Photo: near Skyline Drive, Virginia, August 6, 2009

The Eyes of Christ

Other followers of Jesus see something different when they look at the mess in front of them. They see pain. They see need. They see longing. They see an opportunity to bring restoration here and now. They are focused as much on this world as they are on the next. These, I’ll contend, are the eyes of Christ, and these are the eyes of those who would build the bigger table. We are learning to see differently than we once did.

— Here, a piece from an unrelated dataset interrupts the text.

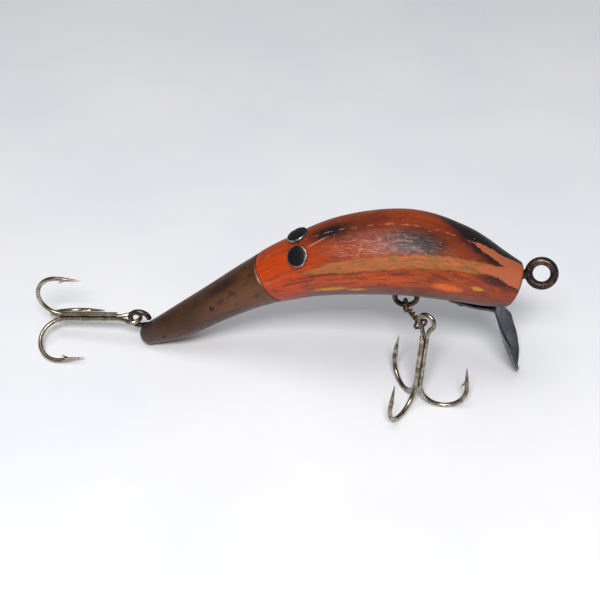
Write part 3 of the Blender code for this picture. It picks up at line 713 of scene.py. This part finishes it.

— John Pavlovitz, A Bigger Table, p. 124

Photo: Schloß Dhaun, Germany, July 2002

Proximity

The kind of intimacy Jesus shares with people, the kind that was and is transformational, only comes with close proximity. It is not possible screamed from across the road or shouted from a pulpit or laid out in a carefully researched dissertation. It cannot be gleaned from a clever meme or a spirited Twitter exchange or a hermeneutic debate. It only comes through the redemptive relationship forged when we are willing to sit across from people who believe differently than we believe, willing to get close enough and stay long enough to see both their unique humanity and their inherent divinity. This is how we love people well; it is how we put flesh on our faith; and it is how we follow so close behind the rabbi Jesus that we are covered in his dust. The only way the table can really expand is when we, like Christ, are willing to take our place across from those who appear to be or even desire to be our adversaries. Jesus’ call to embrace love as theology isn’t merely a surface, sugary platitude. It’s the most difficult, radical, time-consuming work of reflecting Christ to the world around us. In the end, the thing that glorifies God isn’t our belief system, but how we treat those who don’t share that belief system. We can be people of deep conviction without needing to pick up a bullhorn.